Nor is he alone among Republicans in producing incendiary advertisements featuring guns. More than 100 television ads this year from the party’s candidates and supportive groups have included guns as talking points or visual motifs, according to the New York Times.

In the Republican Senate primary in Pennsylvania, Dave McCormick, who later narrowly lost, ran an ad in which he recalled his experiences with various guns and said, “I approve this message to protect the second amendment because that’s what guarantees the rest of it.”

But Greitens’ spot differs from other Republican candidates’ videos in that it shows him and the other men targeting political opponents rather than, for example, shooting an inanimate object, the political scientists said.

“What I do not recall seeing before is actually verbalizing that the target is other people,” said Erika Franklin Fowler, a professor of government at Wesleyan University, and an author of a report on guns in recent political advertising.

The video also differed from other incendiary advertisements in that Greitens says people in his own party should be targeted.

“Republicans are competing against each other for the nomination there, so it’s not unusual to hear within-party criticism, but I’ve never heard such vitriol against their own party from a candidate, let alone in an ad that was presumably vetted by several people in the campaign,” Nathan Kalmoe, professor of political communication at Louisiana State University and author of Radical American Partisanship, stated in an email.

The political scientists also expressed concern over the video because he is among the Republican candidates who promote the false conspiracy theory that the 2020 election was rigged against Donald Trump.

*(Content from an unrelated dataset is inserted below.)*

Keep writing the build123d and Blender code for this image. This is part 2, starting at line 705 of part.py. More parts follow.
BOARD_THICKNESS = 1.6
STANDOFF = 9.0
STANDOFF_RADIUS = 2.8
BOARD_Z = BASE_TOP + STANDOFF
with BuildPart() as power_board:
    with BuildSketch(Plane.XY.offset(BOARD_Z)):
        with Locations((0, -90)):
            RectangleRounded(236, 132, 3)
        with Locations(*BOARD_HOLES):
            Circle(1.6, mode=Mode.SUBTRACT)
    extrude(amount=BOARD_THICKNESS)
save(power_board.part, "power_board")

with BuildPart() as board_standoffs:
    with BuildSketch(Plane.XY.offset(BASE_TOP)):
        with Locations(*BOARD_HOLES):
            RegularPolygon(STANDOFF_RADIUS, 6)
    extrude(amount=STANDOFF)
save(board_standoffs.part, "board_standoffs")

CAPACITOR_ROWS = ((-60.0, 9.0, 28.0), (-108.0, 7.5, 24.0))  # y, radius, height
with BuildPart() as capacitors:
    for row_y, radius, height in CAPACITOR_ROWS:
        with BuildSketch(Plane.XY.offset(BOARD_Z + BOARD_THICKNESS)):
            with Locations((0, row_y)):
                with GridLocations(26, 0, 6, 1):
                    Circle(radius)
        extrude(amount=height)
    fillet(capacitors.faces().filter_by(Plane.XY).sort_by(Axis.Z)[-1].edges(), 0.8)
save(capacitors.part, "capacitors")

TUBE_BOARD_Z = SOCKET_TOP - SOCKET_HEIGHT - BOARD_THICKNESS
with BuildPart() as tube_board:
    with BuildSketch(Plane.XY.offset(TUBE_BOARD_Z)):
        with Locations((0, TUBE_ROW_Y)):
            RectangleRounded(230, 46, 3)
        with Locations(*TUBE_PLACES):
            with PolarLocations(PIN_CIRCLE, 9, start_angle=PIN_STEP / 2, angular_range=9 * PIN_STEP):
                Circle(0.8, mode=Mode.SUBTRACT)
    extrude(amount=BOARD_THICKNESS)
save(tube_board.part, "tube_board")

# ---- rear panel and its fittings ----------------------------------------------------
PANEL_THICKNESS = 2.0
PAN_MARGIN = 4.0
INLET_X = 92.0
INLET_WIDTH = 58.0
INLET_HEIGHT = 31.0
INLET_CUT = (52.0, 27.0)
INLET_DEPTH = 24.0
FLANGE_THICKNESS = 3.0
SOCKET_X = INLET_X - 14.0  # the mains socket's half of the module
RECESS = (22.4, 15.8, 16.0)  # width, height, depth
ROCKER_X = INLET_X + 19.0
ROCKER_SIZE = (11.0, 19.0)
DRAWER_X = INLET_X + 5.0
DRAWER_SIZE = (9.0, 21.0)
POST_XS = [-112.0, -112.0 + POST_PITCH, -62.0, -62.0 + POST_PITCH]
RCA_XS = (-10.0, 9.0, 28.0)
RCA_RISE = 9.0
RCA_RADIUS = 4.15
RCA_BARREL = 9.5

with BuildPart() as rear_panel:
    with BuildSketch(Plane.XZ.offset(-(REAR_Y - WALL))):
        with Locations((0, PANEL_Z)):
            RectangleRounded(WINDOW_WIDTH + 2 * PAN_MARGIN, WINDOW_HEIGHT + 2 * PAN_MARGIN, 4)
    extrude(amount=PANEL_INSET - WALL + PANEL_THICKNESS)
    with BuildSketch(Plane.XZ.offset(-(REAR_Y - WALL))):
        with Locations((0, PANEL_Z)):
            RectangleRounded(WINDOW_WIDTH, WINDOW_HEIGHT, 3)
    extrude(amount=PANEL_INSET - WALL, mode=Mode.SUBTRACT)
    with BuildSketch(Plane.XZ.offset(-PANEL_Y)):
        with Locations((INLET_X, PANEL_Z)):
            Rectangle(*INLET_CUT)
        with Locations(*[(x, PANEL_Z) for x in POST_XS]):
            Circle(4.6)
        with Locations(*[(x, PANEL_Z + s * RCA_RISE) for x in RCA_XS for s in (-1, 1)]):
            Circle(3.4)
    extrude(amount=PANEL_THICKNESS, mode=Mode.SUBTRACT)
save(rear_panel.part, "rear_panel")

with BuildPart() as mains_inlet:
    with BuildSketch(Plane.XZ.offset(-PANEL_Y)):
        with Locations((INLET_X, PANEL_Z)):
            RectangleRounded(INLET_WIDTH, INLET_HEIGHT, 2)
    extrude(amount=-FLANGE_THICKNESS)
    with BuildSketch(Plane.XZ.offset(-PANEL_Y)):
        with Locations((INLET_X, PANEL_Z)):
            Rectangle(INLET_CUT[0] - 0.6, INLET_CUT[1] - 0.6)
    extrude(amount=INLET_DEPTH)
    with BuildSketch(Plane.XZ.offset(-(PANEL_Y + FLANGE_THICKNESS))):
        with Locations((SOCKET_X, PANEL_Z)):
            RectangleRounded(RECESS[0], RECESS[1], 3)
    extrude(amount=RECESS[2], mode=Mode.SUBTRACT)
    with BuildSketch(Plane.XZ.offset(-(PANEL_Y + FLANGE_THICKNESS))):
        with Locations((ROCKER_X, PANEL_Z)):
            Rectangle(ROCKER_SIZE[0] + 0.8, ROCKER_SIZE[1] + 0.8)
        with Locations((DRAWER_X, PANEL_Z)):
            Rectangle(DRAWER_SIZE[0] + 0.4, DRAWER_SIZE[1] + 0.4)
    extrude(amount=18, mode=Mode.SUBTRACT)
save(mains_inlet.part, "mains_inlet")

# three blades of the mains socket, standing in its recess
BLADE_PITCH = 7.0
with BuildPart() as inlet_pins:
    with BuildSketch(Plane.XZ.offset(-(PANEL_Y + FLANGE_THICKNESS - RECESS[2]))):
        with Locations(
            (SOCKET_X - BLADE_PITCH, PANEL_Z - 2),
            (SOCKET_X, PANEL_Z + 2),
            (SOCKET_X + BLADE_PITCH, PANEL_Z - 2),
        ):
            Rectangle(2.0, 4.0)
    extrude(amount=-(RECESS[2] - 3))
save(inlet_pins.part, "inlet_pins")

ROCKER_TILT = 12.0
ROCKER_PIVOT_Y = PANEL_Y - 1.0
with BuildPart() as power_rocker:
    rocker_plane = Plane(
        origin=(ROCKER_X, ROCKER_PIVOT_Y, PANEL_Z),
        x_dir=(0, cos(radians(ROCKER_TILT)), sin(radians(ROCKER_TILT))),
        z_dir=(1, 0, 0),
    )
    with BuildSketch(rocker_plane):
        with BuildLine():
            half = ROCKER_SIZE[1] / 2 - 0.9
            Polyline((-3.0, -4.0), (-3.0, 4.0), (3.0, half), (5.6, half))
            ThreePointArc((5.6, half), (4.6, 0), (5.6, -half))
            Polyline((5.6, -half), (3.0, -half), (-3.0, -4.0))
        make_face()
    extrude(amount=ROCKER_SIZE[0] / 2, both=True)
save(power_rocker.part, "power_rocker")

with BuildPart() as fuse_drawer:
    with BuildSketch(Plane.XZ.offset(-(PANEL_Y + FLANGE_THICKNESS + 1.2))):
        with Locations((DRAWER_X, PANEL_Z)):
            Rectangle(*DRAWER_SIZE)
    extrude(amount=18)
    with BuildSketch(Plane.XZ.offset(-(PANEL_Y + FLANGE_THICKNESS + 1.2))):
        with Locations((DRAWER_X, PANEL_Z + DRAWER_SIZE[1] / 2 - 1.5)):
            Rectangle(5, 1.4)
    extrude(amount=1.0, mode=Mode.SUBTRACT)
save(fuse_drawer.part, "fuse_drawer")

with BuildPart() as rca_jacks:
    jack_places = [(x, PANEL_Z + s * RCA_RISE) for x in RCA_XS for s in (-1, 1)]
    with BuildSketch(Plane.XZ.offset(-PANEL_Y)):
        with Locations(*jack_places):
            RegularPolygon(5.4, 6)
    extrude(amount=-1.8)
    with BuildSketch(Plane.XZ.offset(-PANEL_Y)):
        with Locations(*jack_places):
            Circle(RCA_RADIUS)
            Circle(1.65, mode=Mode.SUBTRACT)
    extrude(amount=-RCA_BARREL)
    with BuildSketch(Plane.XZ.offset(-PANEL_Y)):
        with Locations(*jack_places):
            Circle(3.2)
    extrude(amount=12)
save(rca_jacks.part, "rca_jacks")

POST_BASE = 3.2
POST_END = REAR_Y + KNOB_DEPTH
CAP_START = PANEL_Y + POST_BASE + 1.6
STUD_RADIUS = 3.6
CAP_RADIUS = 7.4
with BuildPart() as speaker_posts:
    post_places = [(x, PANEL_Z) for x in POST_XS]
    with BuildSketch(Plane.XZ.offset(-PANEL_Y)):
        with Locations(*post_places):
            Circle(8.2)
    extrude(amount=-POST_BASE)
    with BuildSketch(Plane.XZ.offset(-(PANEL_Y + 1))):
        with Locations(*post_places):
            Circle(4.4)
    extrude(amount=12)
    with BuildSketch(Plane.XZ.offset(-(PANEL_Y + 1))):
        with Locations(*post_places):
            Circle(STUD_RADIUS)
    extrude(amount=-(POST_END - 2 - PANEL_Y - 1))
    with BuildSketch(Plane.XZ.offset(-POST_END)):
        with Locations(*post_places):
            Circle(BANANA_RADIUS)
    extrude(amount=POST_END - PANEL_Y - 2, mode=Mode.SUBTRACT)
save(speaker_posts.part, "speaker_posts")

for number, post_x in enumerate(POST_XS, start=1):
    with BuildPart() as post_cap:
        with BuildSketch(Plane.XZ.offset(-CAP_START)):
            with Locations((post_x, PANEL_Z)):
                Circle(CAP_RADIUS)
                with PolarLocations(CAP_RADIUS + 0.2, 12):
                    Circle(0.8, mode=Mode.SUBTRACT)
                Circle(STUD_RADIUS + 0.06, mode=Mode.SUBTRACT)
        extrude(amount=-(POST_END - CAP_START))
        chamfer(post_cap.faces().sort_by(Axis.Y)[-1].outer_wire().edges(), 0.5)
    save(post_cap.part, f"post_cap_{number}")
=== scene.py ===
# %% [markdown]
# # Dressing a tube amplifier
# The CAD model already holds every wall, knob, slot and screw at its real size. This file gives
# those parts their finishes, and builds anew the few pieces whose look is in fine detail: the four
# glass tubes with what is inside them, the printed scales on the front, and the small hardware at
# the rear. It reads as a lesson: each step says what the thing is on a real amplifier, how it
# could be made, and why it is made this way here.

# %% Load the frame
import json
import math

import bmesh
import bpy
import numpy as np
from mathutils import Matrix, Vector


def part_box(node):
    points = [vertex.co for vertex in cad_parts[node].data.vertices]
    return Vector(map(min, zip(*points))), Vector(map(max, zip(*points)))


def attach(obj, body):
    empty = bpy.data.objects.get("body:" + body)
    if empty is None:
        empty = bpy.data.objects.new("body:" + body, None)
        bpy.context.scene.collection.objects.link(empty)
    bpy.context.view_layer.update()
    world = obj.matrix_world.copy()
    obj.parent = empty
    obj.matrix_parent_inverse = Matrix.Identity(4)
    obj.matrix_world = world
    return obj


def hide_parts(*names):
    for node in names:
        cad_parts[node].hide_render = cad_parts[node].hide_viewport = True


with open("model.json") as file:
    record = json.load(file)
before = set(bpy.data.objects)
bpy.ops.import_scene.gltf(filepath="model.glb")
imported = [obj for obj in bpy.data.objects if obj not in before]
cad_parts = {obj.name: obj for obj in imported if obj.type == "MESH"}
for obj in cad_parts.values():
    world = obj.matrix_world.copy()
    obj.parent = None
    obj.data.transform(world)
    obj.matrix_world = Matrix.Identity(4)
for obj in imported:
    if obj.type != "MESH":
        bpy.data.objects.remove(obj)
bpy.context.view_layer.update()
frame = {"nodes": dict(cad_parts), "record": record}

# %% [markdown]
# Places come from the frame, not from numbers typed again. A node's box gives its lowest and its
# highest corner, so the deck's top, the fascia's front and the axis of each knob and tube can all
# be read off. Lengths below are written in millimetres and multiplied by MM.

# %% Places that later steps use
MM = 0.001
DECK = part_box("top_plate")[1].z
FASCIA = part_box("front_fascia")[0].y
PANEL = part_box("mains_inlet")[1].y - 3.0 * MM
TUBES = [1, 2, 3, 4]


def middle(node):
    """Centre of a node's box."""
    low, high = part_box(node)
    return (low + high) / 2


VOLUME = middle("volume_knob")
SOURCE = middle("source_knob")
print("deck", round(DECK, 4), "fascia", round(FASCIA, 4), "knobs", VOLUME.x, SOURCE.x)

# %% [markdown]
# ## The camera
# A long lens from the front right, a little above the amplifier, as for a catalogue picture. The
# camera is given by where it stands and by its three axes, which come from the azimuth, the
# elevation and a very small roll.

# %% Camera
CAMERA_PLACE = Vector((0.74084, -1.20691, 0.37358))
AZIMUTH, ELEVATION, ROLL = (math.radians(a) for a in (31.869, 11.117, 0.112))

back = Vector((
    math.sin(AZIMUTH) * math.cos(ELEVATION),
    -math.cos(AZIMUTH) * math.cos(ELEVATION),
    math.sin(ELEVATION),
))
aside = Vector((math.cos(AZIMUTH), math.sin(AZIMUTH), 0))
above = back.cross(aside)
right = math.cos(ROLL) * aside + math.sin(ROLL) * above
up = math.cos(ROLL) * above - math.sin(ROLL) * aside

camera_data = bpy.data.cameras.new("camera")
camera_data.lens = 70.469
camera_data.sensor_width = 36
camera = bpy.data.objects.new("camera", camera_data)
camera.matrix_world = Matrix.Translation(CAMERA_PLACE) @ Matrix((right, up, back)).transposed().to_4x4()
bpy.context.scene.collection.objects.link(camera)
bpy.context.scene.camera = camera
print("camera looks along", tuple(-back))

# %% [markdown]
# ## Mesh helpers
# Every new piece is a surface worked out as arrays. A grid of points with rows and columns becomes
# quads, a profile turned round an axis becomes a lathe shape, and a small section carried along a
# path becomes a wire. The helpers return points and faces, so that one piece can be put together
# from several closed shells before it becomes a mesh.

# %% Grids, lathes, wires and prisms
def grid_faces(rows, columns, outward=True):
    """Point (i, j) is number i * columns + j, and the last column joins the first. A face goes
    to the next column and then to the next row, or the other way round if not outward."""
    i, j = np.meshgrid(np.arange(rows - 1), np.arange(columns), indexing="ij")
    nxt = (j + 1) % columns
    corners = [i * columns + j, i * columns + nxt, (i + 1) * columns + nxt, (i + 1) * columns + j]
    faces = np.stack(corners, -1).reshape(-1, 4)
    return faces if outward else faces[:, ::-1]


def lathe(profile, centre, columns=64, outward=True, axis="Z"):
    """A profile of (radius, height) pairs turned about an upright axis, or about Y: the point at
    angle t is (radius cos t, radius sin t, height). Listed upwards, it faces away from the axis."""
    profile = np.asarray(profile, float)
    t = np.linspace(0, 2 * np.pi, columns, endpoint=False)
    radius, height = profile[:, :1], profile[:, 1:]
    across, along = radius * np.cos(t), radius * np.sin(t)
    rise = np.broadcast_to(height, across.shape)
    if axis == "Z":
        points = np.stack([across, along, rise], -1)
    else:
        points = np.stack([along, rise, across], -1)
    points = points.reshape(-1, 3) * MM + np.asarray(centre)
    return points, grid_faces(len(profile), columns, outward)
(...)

“It’s of extreme concern to me that fairly mainstream Republicans have jumped on that wagon in order to win in primaries,” said David Romano, a Missouri State University professor who researches and teaches about political violence. “If [Republicans] think it’s rigged again in the next presidential election, then it’s not a far step to much more widespread violence, like we saw on January 6.”

Pape, who has studied conflicts in the Middle East and eastern Europe, worries that such messaging could lead to similar violence in the United States. He traced his concern to events such as the May mass shooting in Buffalo. The alleged perpetrator targeted Black people and cited the “great replacement” conspiracy theory that non-white individuals are being brought to America to replace white voters and achieve an agenda.

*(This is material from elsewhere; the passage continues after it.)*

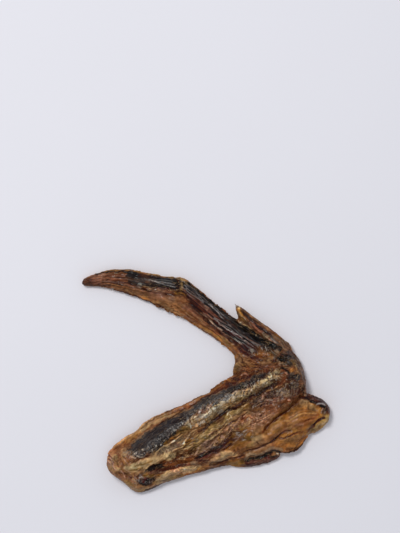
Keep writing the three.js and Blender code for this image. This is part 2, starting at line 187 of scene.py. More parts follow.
def scattered(names, count, spread, length, half, turn, seed, *points, rise=0.15):
    """Short strokes strewn beside a line: `turn` is their angle to it in degrees, and its scatter."""
    draw = random.Random(seed)
    strokes = []
    for _ in range(count):
        number = draw.randrange(len(points) - 1)
        a, b = points[number], points[number + 1]
        x, y = between(a, b, draw.random())
        way = math.atan2(b[1] - a[1], b[0] - a[0])
        aside = draw.uniform(-spread, spread)
        x, y = x - math.sin(way) * aside, y + math.cos(way) * aside
        way += math.radians(draw.gauss(*turn))
        reach = draw.uniform(0.5, 1) * length / 2
        dx, dy = math.cos(way) * reach, math.sin(way) * reach
        name = draw.choice(names)
        thick = half * draw.uniform(0.7, 1.2)
        lift = rise if name in PALE else -rise
        strokes.append(mark(name, draw.uniform(0.45, 0.9), thick, lift, (x - dx, y - dy), (x + dx, y + dy)))
    return strokes


# The middle line of the pale band of feather sheaths
SHEATHS = (
    (-8, -20.6, 0.5), (-5, -19.6, 0.9), (-2, -18.8, 1.1), (0, -17.6, 1.1), (4, -14.6, 1.15),
    (8, -11.6, 1.1), (11, -9.4), (14, -8), (18, -6.8, 0.8), (21, -5.3, 0.75), (24, -4, 0.9),
    (27, -2.2, 0.9), (30, 0, 0.9), (32.4, 1.9), (34.2, 2.2),
)

FOREARM = (
    # Skin band along the bay, its orange partly the skin's colour and partly painted glow of light through
    # the thin skin
    mark("tan", 0.95, 3.8, 0, (-45, -35, 0.8), (-36, -28.5), (-27, -21.4), (-16, -15.6), (-4, -9.8, 0.8)),
    mark("amber", 0.6, 1.2, 0.15, (-41, -31), (-35, -27.2), (-30.6, -24), (-27, -21.6)),
    mark("russet", 0.5, 0.8, -0.15, (-37.4, -30.4), (-35.2, -28.6), (-30, -24.8), (-26, -22.4),
         (-20.6, -19.8), (-17, -18)),
    mark("sand", 0.6, 1.5, 0.1, (-44, -32), (-38, -28.4), (-34, -25.6), (-30, -22.8)),
    mark("sand", 0.75, 1.3, 0.1, (-31, -23.6), (-27.4, -20.6), (-23.6, -18.6), (-20.6, -17), (-17, -15.8)),
    mark("russet", 0.3, 1, 0, (-44, -33.6), (-40, -30.8), (-37, -29.6)),
    mark("moss", 0.5, 0.8, 0, (-20, -16.6), (-16, -15), (-11, -13)),
    mark("russet", 0.85, 1.9, 0.2, (-17, -14.9, 0.6), (-10, -11.8), (-4, -8.8), (3, -4.8), (9, -1.2),
         (12, 1.4, 0.6)),
    mark("amber", 0.5, 0.6, 0, (-8, -9.6), (0, -6.2), (7, -2), (10, 0.6)),
    mark("umber", 0.7, 0.35, -0.3, (-23, -21.2), (-15, -16.8), (-6, -11.8), (2, -7.6)),
    mark("tan", 0.5, 0.8, 0, (-32, -23.4), (-26, -19.8), (-20, -16.4), (-10, -12), (-3, -8.6), (3, -5.4)),
    mark("amber", 0.6, 0.8, 0.1, (-37.6, -29.2), (-34, -26.6), (-31, -24.6)),
    mark("maroon", 0.7, 0.6, -0.3, (-2, -9.2), (3, -6.8), (8, -4), (12, -2.4)),
    mark("sand", 0.55, 0.3, 0.2, (-4, -11), (2, -8), (6, -6.2), (9, -4.7), (12.6, -3.3)),
    # Row of plucked quills
    mark("charcoal", 0.97, 3.9, 0.25, (-36, -34.2, 0.5), (-33, -33.2, 0.85), (-30, -32, 1.1),
         (-26, -29.8, 1.15), (-23, -27, 1.02), (-20, -24.8, 0.92), (-17, -22.3, 0.8), (-14, -20.2, 0.7),
         (-11, -18.2, 0.6), (-8, -16, 0.48), (-5, -13.6, 0.36), (-2, -11.6, 0.3)),
    mark("charcoal", 0.95, 1.5, 0.2, (-4, -12.6, 0.8), (0, -10.4), (5, -7.8, 0.85), (9, -5.7, 0.75),
         (12, -4.3, 0.6), (16, -3.3, 0.8), (20, -1.9, 1.1), (25, 1.4, 1.5), (28.6, 3.2, 1.4)),
    mark("soot", 0.6, 1.5, 0, (-27, -26), (-23.4, -23.8), (-20, -21.6), (-16.6, -19.2), (-13, -18.4),
         (-10, -16.6)),
    mark("soot", 0.4, 1, 0, (-32, -31), (-29, -28.8)),
    mark("soot", 0.75, 1.6, 0, (12, -4.6), (16, -3.2), (20, -2.2), (24, 0.4), (28.6, 2.4)),
    mark("soot", 0.85, 0.6, -0.4, (-25.2, -33.2), (-22.4, -30.8), (-20.2, -28.8), (-18, -26.7),
         (-16, -25.2), (-14.4, -24.6)),
    mark("maroon", 0.85, 0.7, -0.3, (-37.2, -34), (-36.8, -35.8), (-35.4, -37.2), (-34.2, -38.5, 1.6)),
    mark("ash", 0.35, 1, 0.1, (-20.6, -25.8), (-18, -24.4)),
    mark("ash", 0.25, 1.3, 0.1, (-28, -32.8), (-25.4, -30.2)),
    mark("ash", 0.22, 1.2, 0.1, (-34, -34.4), (-30.6, -34.4)),
    mark("chalk", 0.7, 0.3, 0.3, (-35.2, -36.2), (-33.6, -36.6)),
    mark("chalk", 0.55, 0.3, 0.3, (-32.2, -35.4), (-31.2, -36.2), (-29.2, -36.2)),
    mark("mauve", 0.5, 0.8, 0, (-27.6, -34.4), (-26.2, -35.2)),
    *scattered(("ash", "chalk", "soot", "soot"), 56, 1.7, 1, 0.22, (30, 60), 54, (-35, -35.2), (-30, -35),
               (-26, -32.2), (-21, -28.4), (-15.6, -23.8), (-10, -19.4)),
    mark("charcoal", 0.7, 1.3, 0, (-27, -30.6), (-23, -28.4), (-19, -25), (-15.4, -21.8)),
    # Pale band of feather sheaths
    mark("cream", 0.95, 2.4, 0.3, *SHEATHS),
    mark("sand", 0.9, 1.7, 0.1, (-6, -20.6, 0.6), (-1.4, -19.6), (2, -17.8), (5.4, -15.2),
         (9.2, -12.2, 0.8), (13, -10, 0.6)),
    mark("chalk", 0.6, 1, 0, (-4, -17.8), (1, -15.8), (5, -13.2), (9, -10, 0.7), (14, -7.6, 0.6),
         (18, -6.8, 0.6)),
    mark("sand", 0.45, 1.2, 0.1, (22.6, -4.8), (25, -3.4), (28.6, -1.2), (31, 0.8), (34, 2.2)),
    mark("mauve", 0.75, 1.3, 0, (-2.2, -14.6), (0.4, -14)),
    mark("chalk", 0.45, 0.3, 0.3, (-3, -15), (-2.6, -13), (-0.8, -12.2), (1.4, -12.8), (1.8, -14.6),
         (0.2, -16.2), (-2, -16.2), (-3, -15)),
    mark("charcoal", 0.85, 0.8, 0, (3.2, -11.4), (5.2, -10.6)),
    mark("pewter", 0.85, 1.2, 0, (8.2, -8.3), (9.6, -8), (11.4, -7.4)),
    mark("ash", 0.4, 0.8, 0.1, (4.6, -8.6), (7.2, -7.6)),
    mark("charcoal", 0.8, 0.45, 0, (7.3, -9.4), (7.8, -8.4)),
    mark("charcoal", 0.7, 0.45, 0, (10.4, -8.8), (11, -7.9)),
    mark("moss", 0.55, 0.6, 0, (-8, -19.2), (-5, -18)),
    mark("ochre", 0.5, 0.5, 0, (0.5, -18.8), (2.4, -16.8)),
    mark("ochre", 0.6, 0.6, 0, (10.4, -11.4), (14, -9.6), (18, -8.8)),
    mark("moss", 0.5, 0.5, 0, (23.6, -1.4), (25, -2)),
    # Painted highlights: white glints on the pale band
    mark("chalk", 0.75, 0.6, 0.3, (-0.6, -17.6), (0.2, -17.4)),
    mark("chalk", 0.6, 0.5, 0.3, (-2.2, -19.6), (-1.4, -19.3)),
    mark("tan", 0.8, 1.2, 0.5, (-5.4, -21.8), (-3, -21), (0, -19.6)),
    mark("chalk", 0.4, 0.5, 0.1, (12.8, -8), (13.4, -6.2), (15, -5.6)),
    mark("chalk", 0.6, 0.5, 0.2, (17.2, -5), (18, -4.6)),
    mark("chalk", 0.65, 0.7, 0.2, (24.6, -4.2), (26.2, -3.4)),
    mark("chalk", 0.5, 0.5, 0.2, (27.4, -1.6), (28.4, -1.2)),
    mark("rose", 0.5, 0.4, 0.3, (21.2, -3.8), (21.6, -5)),
    mark("umber", 0.8, 0.6, -0.2, (31, -0.2), (32.8, 0)),
    mark("umber", 0.4, 0.4, -0.2, (31.5, 3.8), (31.8, 1.6)),
    *scattered(("umber", "charcoal", "moss", "grey"), 34, 2, 1.5, 0.24, (55, 25), 51, *SHEATHS),
    *scattered(("chalk", "sand", "chalk", "sand"), 64, 2.1, 1.9, 0.22, (55, 22), 52, *SHEATHS),
    *scattered(("ash", "charcoal"), 26, 1.2, 1.6, 0.24, (52, 30), 53, (-7, -16.4), (4, -10.4), (14, -5.4)),
    # Painted highlight: a white glint on the pale band
    mark("chalk", 0.9, 1, 0.2, (4.2, -13.6), (5.6, -14.8), (7.2, -14.8)),
    mark("sand", 0.8, 1, 0.1, (24.4, -5), (27, -3.8)),
    mark("soot", 0.7, 0.7, -0.1, (16.4, -3.6), (19, -2.8), (21.6, -1.8)),
    # Painted highlights: white glints on the pale band
    mark("chalk", 0.85, 0.7, 0.2, (-3, -16.9), (-1.4, -17.2), (0.4, -17)),
    mark("chalk", 0.8, 0.5, 0.2, (-2.6, -19.8), (-1, -19.4)),
    # Groove below the pale band
    mark("umber", 0.88, 0.75, -0.4, (35, -1, 0.5), (31.5, -2), (28, -4.4), (25, -6.4), (22, -7.7),
         (19.6, -9.2), (16.8, -11.2), (13.6, -12.9), (10, -14.2), (7.6, -16), (4, -18.6), (1, -21.2),
         (-0.8, -22.8), (-3, -24.4, 0.6)),
    mark("soot", 0.3, 0.4, -0.2, (14, -12.8), (10, -14.2), (7, -16.4), (4, -18.6), (1.4, -20.8)),
    mark("mauve", 0.6, 0.9, 0, (5.4, -19), (7.6, -17.8)),
    # Patches along the pale band and the row of quills
    mark("cream", 0.6, 0.9, 0.1, (2.6, -15.8, 0.5), (5.5, -14), (8.4, -12.4, 0.5)),
    mark("sand", 0.6, 0.7, 0.1, (23.6, -5.2, 0.5), (25.5, -4), (27.2, -3.2, 0.5)),
    mark("pewter", 0.5, 0.8, 0, (8.4, -9.4, 0.5), (11, -8), (13.4, -6.8, 0.5)),
    mark("umber", 0.45, 0.9, 0, (17.4, -4.4, 0.5), (20, -3), (23, -1.4, 0.5)),
    mark("umber", 0.5, 0.8, 0, (26, 0.4, 0.5), (28, 1.5), (29.6, 2.6, 0.5)),
    mark("charcoal", 0.6, 1.4, 0, (-34, -31.4, 0.5), (-30.5, -28.5), (-26.2, -26.2), (-21.9, -23.2),
         (-15.4, -18.6, 0.6)),
)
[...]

“There is every reason to believe our country will follow the trajectory of other countries and societies where this kind of rhetoric is in the mainstream,” said Pape.

Pape has called for a “public conversation about the consequences of community support for violence in the mainstream”.

He testified at a Senate judiciary committee earlier this month on the “metastasizing” domestic terrorism threat. Pape said he saw it as a positive step that a bipartisan group of senators held such a hearing and “were not at each other’s throats”.

“They didn’t fully agree by any stretch,” Pape said. “There are differences, but they were trying to think through these issues of political violence in the mainstream, and it’s a challenge because this is not a problem that’s been around for 30 years.”